Mimika - Marriage and Family

Marriage. Marriage is ideally a matter of direct sister Exchange between two groups, but indirect exchange by means of bride-wealth has been widely accepted as a substitute. The relationship between bride takers and bride givers is subject to rules of avoidance and joking, with bride givers' joking being more aggressive. The ideal preference is for uxorilocal or matrilocal residence.
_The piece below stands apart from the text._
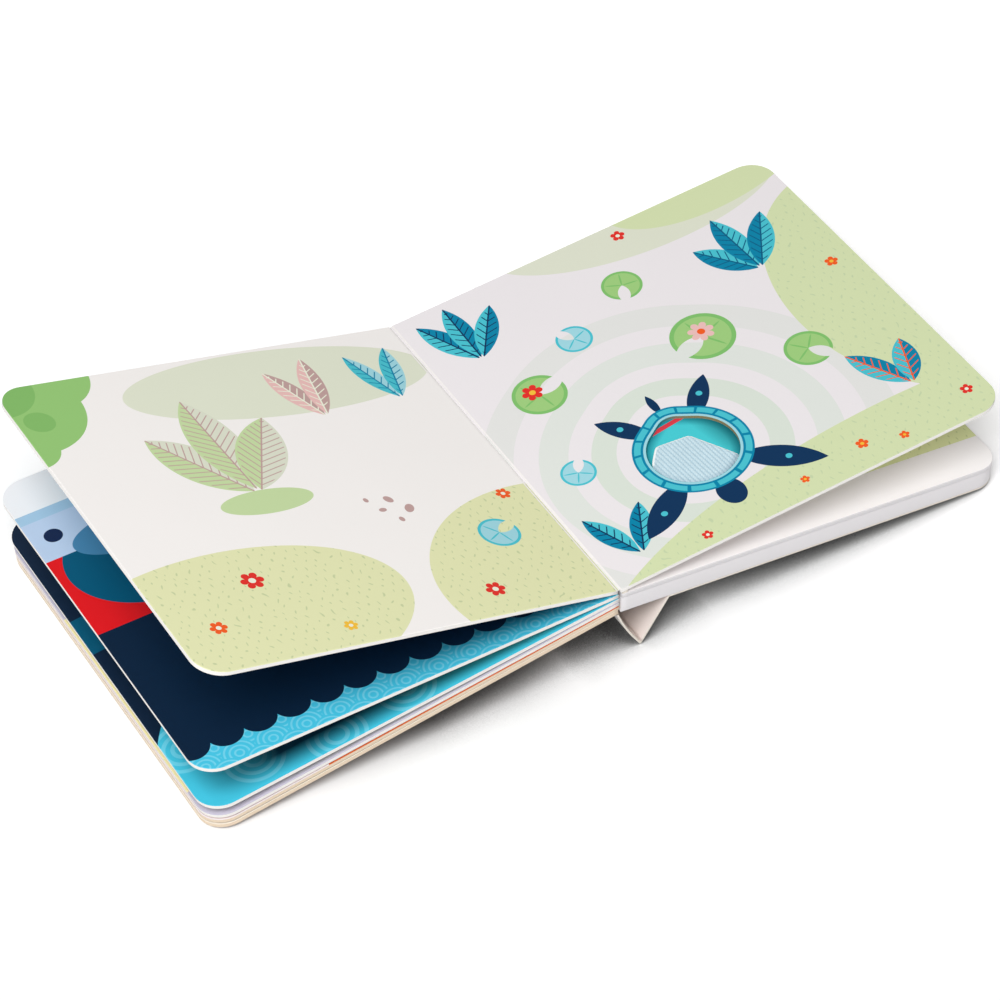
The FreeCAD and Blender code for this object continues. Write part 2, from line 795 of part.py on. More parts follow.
def board_corners():
    inset = D.post_round + 0.4
    x_low, y_low = D.board_x + inset, D.board_y + inset
    return [(x, y) for x in (x_low, D.board_x + D.board_length - inset)
            for y in (y_low, D.board_y + D.board_width - inset)]


def make_circuit_board():
    body = new_body("circuit_board")
    sketch = new_sketch(body)
    draw_rectangle(sketch, 0, 0, D.board_length, D.board_width)
    add_feature(body, "Pad", sketch, D.board_thick)
    return seat_in_module(body, D.board_x.value, D.board_y.value, D.board_rise.value)


def make_sound_chip():
    """The chip under its drop of resin: a low dome on the circuit board."""
    body = new_body("sound_chip")
    sketch = new_sketch(body)
    draw_circle(sketch, 0, 0, D.chip_round)
    add_feature(body, "Pad", sketch, D.chip_height)
    top = D.chip_height.value

    def top_rim(edge):
        return edge.BoundBox.ZMin > top - 1e-6

    round_edges(body, top_rim, D.chip_height * 0.8)
    return seat_in_module(body, (D.board_x + D.chip_round + 2.0).value,
                          (D.board_y + D.board_width - D.chip_round - 1.5).value,
                          (D.board_rise + D.board_thick).value)


def turned(label, corners):
    """A turned piece: a closed profile of radius and height, carried round the Z axis."""
    body = new_body(label)
    sketch = new_sketch(body, role="XZ_Plane")
    draw_outline(sketch, corners)
    ring = body.newObject("PartDesign::Revolution", f"{label}_revolution")
    ring.Profile = sketch
    ring.ReferenceAxis = (sketch, ["V_Axis"])
    ring.Angle = 360
    doc.recompute()
    return body


def make_speaker():
    """The loudspeaker: a pressed frame, its paper cone and its magnet on the back."""
    rim = D.speaker_round
    wall = D.cone_thick * 2
    height = D.speaker_height
    frame = turned("speaker_frame", [
        (rim - wall * 2, 0), (rim, 0), (rim, height / 2), (D.magnet_round, height),
        (0, height), (0, height - wall), (D.magnet_round - wall, height - wall),
        (rim - wall * 2, height / 2 - wall / 2)])
    cone_rim = rim - wall * 2 - D.cone_clear
    cone = turned("speaker_cone", [
        (0, D.cone_thick * 2), (D.magnet_round / 2, D.cone_thick * 2),
        (cone_rim - 1.5, D.cone_clear), (cone_rim, D.cone_clear),
        (cone_rim, D.cone_clear + D.cone_thick), (cone_rim - 1.5, D.cone_clear + D.cone_thick),
        (D.magnet_round / 2, D.cone_thick * 3), (0, D.cone_thick * 3)])
    magnet = turned("speaker_magnet", [
        (0, 0), (D.magnet_round, 0), (D.magnet_round, D.magnet_height), (0, D.magnet_height)])
    x, y, base = D.speaker_x.value, D.speaker_y.value, D.module_wall.value
    seat_in_module(frame, x, y, base)
    seat_in_module(cone, x, y, base)
    seat_in_module(magnet, x, y, base + height.value)
    return [frame, cone, magnet]


def make_cells():
    """Three button cells in a row, each with its rolled edge."""
    cells = []
    for number in range(CELL_COUNT):
        x, y = cell_spot(number)
        step = D.cell_height / 6
        cell = turned(f"button_cell_{number + 1}", [
            (0, 0), (D.cell_round, 0), (D.cell_round, D.cell_height - step * 2),
            (D.cell_round - step, D.cell_height - step), (D.cell_round - step * 3,
                                                          D.cell_height - step),
            (D.cell_round - step * 3, D.cell_height), (0, D.cell_height)])
        cells.append(seat_in_module(cell, x.value, y.value, bay_floor().value))
    return cells


def make_contact(label, first, last, z):
    """A sprung contact strip lying over the cells from number first to number last."""
    strip = primitive("Box", label, Length=D.cell_round + D.cell_pitch * (last - first),
                      Width=D.cell_round, Height=D.contact_thick)
    x, y = cell_spot(first)
    return seat_in_module(strip, (x - D.cell_round / 2).value, (y - D.cell_round / 2).value,
                          z.value)


def make_contacts():
    above = bay_ceiling() - D.contact_thick
    below = bay_floor() - D.contact_thick
    return [make_contact("contact_plus", 0, 0, above), make_contact("contact_link", 1, 2, above),
            make_contact("contact_door", 0, 1, below), make_contact("contact_minus", 2, 2, below)]


def make_battery_door():
    """The screwed battery door, flush in the case's floor."""
    body = new_body("battery_door")
    sketch = new_sketch(body)
    draw_rectangle(sketch, 0, 0, D.door_length, D.door_width)
    add_feature(body, "Pad", sketch, D.door_thick)
    round_edges(body, all_upright, D.module_wall / 2)
    screw_x, screw_y = door_screw_spot()
    hole = new_sketch(body)
    draw_circle(hole, screw_x - D.door_x, screw_y - D.door_y, D.screw_round + D.door_clear / 2)
    add_feature(body, "Pocket", hole, through=True)
    sink = new_sketch(body)
    draw_circle(sink, screw_x - D.door_x, screw_y - D.door_y, D.screw_head_round + D.door_clear)
    add_feature(body, "Pocket", sink, door_sink(), reverse=True)
    return seat_in_module(body, D.door_x.value, D.door_y.value)


def door_sink():
    """How far the door screw's head is let into the door."""
    return D.door_thick * 0.6


def make_door_screw():
    x, y = door_screw_spot()
    return make_screw("door_screw", x, y, door_sink(), down=False)


def make_switch():
    """The slide switch: its body on the case's floor and its knob in the slot."""
    body = primitive("Box", "switch_body", Length=D.switch_length + D.knob_travel,
                     Width=D.switch_width, Height=D.switch_height)
    seat_in_module(body, (D.switch_x - D.switch_length / 2).value,
                   (D.switch_y - D.switch_width / 2).value, D.module_wall.value)
    knob = new_body("switch_knob")
    sketch = new_sketch(knob)
    draw_rectangle(sketch, -(D.knob_length / 2), -(D.knob_width / 2), D.knob_length / 2,
                   D.knob_width / 2)
    tall = D.knob_proud + D.module_wall - D.door_clear
    add_feature(knob, "Pad", sketch, tall)
    round_edges(knob, all_upright, D.door_clear * 2)
    seat_in_module(knob, D.switch_x.value, D.switch_y.value, -D.knob_proud.value)
    return [body, knob]


def make_touch_button():
    """The press button under the touch window, and the snap dome that it works."""
    top = D.block_height - D.cover_card - D.face_sheet - D.button_clear
    flange_top = D.module_height - D.button_clear
    flange_base = D.board_rise + D.board_thick + D.dome_height + D.button_lift
    wide = D.button_round + D.button_flange
    button = turned("touch_button", [
        (0, flange_base), (wide, flange_base), (wide, flange_top), (D.button_round, flange_top),
        (D.button_round, top), (0, top)])
    seat_in_module(button, D.button_x.value, D.button_y.value, 0.0)
    board_top = D.board_rise + D.board_thick
    dome = turned("snap_dome", [
        (0, 0), (D.dome_round, 0), (D.dome_round - D.dome_height * 2, D.dome_height),
        (0, D.dome_height)])
    seat_in_module(dome, D.button_x.value, D.button_y.value, board_top.value)
    return [button, dome]


def make_leads(label, routes):
    """Thin insulated leads: round wire along straight runs joined by tangent arcs."""
    wires = []
    for route in routes:
        spots = [Vec(*spot) for spot in route]
        path = Part.Wire(tangent_path(spots))
        ring = Part.Wire(Part.Circle(spots[0], spots[1] - spots[0], D.lead_round.value).toShape())
        wires.append(path.makePipeShell([ring], True, False))
    leads = doc.addObject("Part::Feature", label)
    leads.Shape = Part.makeCompound(wires)
    return seat_in_module(leads)


def tangent_path(spots):
    """Straight runs through spots, each inner corner turned by an arc as large as fits."""
    edges = []
    start = spots[0]
    for before, corner, after in zip(spots, spots[1:], spots[2:]):
        run_in, run_out = corner - before, after - corner
        turn = run_in.getAngle(run_out)
        reach = 0.45 * min(run_in.Length, run_out.Length)
        begin = corner - run_in.normalize() * reach
        end = corner + run_out.normalize() * reach
        radius = reach / math.tan(turn / 2)
        inward = (begin + end) * 0.5 - corner
        middle = corner + inward.normalize() * (math.hypot(radius, reach) - radius)
        edges += [Part.LineSegment(start, begin).toShape(), Part.Arc(begin, middle, end).toShape()]
        start = end
    return edges + [Part.LineSegment(start, spots[-1]).toShape()]


def make_all_leads():
    """The speaker's two leads and the battery's two leads, soldered to the board."""
    over = (D.board_rise + D.board_thick + D.lead_round).value
    board_end = (D.board_x + D.board_length).value
    landing = (D.speaker_round + D.magnet_round) / 2 - 1.2
    speaker_edge = (D.speaker_x - landing).value
    speaker_top = (D.module_wall + D.speaker_height + D.lead_round / 2).value
    speaker = make_leads("speaker_leads", [
        [(board_end - 3.0, y, over), (board_end + 2.5, y + 1.0, over),
         (speaker_edge, D.speaker_y.value - 2.0 + k * 4.0, speaker_top)]
        for k, y in enumerate((12.0, 17.0))])
    cell_x = cell_spot(CELL_COUNT - 1)[0].value
    bay_edge = (D.door_y - D.module_wall).value
    battery = make_leads("battery_leads", [
        [(x, bay_edge - 9.0, over), (x + 1.5, bay_edge - 4.5, over), (x + 1.0, bay_edge - 0.5, over)]
        for x in (cell_x - 6.0, cell_x)])
    return [speaker, battery]


# ---------------------------------------------------------------- build, check and write

def build():
    card = FreeCard()
    case_screws = doc.addObject("Part::Compound", "case_screws")
    case_screws.Links = make_case_screws()
    items = [make_left_pages(), make_front_cover(), make_right_leaf(), make_knit_patch(),
             make_block_tray(), make_block_core(), make_back_cover(), card.make_margin(),
             card.make_spine(), make_module_base(), make_module_lid(), case_screws,
             make_circuit_board(), make_sound_chip(), make_battery_door(), make_door_screw()]
    items += make_speaker() + make_cells() + make_contacts() + make_switch()
    items += make_touch_button() + make_all_leads()
    return items


def write(items):
    doc.recompute()
    for item in doc.Objects:
        if "Invalid" in item.State or "Error" in item.State:
            raise RuntimeError(f"{item.Label} did not build: {item.State}")
    for item in items:
        if item.Shape.isNull() or not item.Shape.isValid():
            raise RuntimeError(f"{item.Label} has no valid shape")
    os.makedirs("parts", exist_ok=True)
    for item in items:
        item.Shape.exportStep(f"parts/{item.Label}.step")
        print(f"{item.Label:16s} {len(item.Shape.Solids)} solid(s) {item.Shape.Volume:12.2f} mm3")


write(build())
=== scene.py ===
"""A square sound book standing open at its first spread.

The left half is five fanned leaves on the front cover. The right half is one leaf with a
touch window over a sound block, whose module shows in the back cover. The free part of the
cover card hangs under the spine as a V.
"""

import logging
import math
from dataclasses import dataclass, field
from enum import Enum
from typing import Any, Optional, Protocol, Sequence, Union

import bpy
import numpy as np
from mathutils import Matrix, Vector


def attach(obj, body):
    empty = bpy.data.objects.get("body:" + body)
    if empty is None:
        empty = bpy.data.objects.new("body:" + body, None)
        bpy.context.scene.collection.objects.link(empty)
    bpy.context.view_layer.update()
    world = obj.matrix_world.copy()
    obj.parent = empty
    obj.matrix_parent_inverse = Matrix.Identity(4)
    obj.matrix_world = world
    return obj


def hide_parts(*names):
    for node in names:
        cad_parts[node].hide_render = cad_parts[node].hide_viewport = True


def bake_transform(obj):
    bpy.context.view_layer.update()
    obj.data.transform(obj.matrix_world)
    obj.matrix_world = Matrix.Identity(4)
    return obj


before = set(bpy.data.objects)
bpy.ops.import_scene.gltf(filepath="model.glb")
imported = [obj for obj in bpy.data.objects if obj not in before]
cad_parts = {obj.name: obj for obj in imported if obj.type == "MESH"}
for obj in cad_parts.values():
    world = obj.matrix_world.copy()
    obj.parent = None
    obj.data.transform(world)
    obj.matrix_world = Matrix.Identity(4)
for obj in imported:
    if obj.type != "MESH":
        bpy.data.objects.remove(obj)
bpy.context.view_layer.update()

LOG = logging.getLogger("sound_book")
MM = 0.001
PRINT_UV = "print"
EDGE_UV = "edge"
Ink = tuple[float, float, float, float]
SOFT = 0.12


def ink(red: int, green: int, blue: int) -> Ink:
    """A printed colour, given on the usual 0 to 255 scale, as linear light.

    Args:
        red: Its red, from 0 to 255.
        green: Its green, likewise.
        blue: Its blue, likewise.

    Returns:
        Its red, green and blue from 0 to 1, and a 1.
    """
    shares = np.array([red, green, blue]) / 255
    linear = np.where(shares <= 0.04045, shares / 12.92, ((shares + 0.055) / 1.055) ** 2.4)
    return (*map(float, linear), 1.0)


BLACK, WHITE = (0, 0, 0, 1), (1, 1, 1, 1)


# ---------------------------------------------------------------- material nodes

class Wire:
    """One value running through a material; arithmetic on it adds Math nodes."""

    def __init__(self, graph: "Graph", socket: Any) -> None:
        """Wrap one output socket of a graph."""
        self.graph = graph
        self.socket = socket

    def __add__(self, other: "Number") -> "Wire":
        """Sum."""
        return self.graph.math("ADD", self, other)

    __radd__ = __add__

    def __sub__(self, other: "Number") -> "Wire":
        """Difference."""
        return self.graph.math("SUBTRACT", self, other)

    def __rsub__(self, other: "Number") -> "Wire":
        """Difference, with this value taken from the other."""
        return self.graph.math("SUBTRACT", other, self)

    def __mul__(self, other: "Number") -> "Wire":
        """Product."""
        return self.graph.math("MULTIPLY", self, other)

    __rmul__ = __mul__

    def __truediv__(self, other: "Number") -> "Wire":
        """Quotient."""
        return self.graph.math("DIVIDE", self, other)

    def __rtruediv__(self, other: "Number") -> "Wire":
        """Quotient, with this value below."""
        return self.graph.math("DIVIDE", other, self)

    def __abs__(self) -> "Wire":
        """Size without sign."""
        return self.graph.math("ABSOLUTE", self)

    def fraction(self) -> "Wire":
        """What is left above the whole number."""
        return self.graph.math("FRACT", self)


Number = Union[Wire, float]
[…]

Domestic Unit. The domestic unit consists of a married couple, their unmarried children, and a varying number of dependent relatives, all of whom usually eat and sleep together. Its composition and relation to its neighbors reflect the traditional longhouse community, replaced by separate family dwellings in the villages but still operating in the temporary settlements near sago and fishing grounds. Married couples had their own living quarters but were also part of matrifocal longhouse communities. Frequent intermarriage within coresident extended longhouse communities and strong ties Between siblings blurred the residence parterns. The concentration of traditional communities in villages and the combination of villages in compounds have added to this blurred picture. Each domestic unit operates and cooperates with other units in an autonomous fashion. Working parties are of varying constitution, with a preference for small parties of six to ten persons, subdivided in pairs.

Inheritance. The mobility involved in the food quest and the flexible nature of kinship and descent, as well as the fact that tenure and use of land and fishing grounds operate along a sliding scale between individual and collective claims, all militate against clear-cut rules of inheritance. However, the multifarious ritual functions and the command of natural phenomena such as weather, mosquitoes, and various types of disease are subject to strict rules of predominantly patrilineal inheritance.

Socialization. Babies are well looked after not only by their mothers but also by their fathers, who share the normal duties with their wives. The demands of mobility for the food quest involve the two parents equally; as a result, weaned babies are often left in the care of slightly older siblings, supervised by one or two elder persons. Groups of children roam the village and learn to look after themselves at an early age. Games Children play are predominantly in imitation of adult duties. Sexual segregation sets in after the separate rites of passage for male and female adolescents.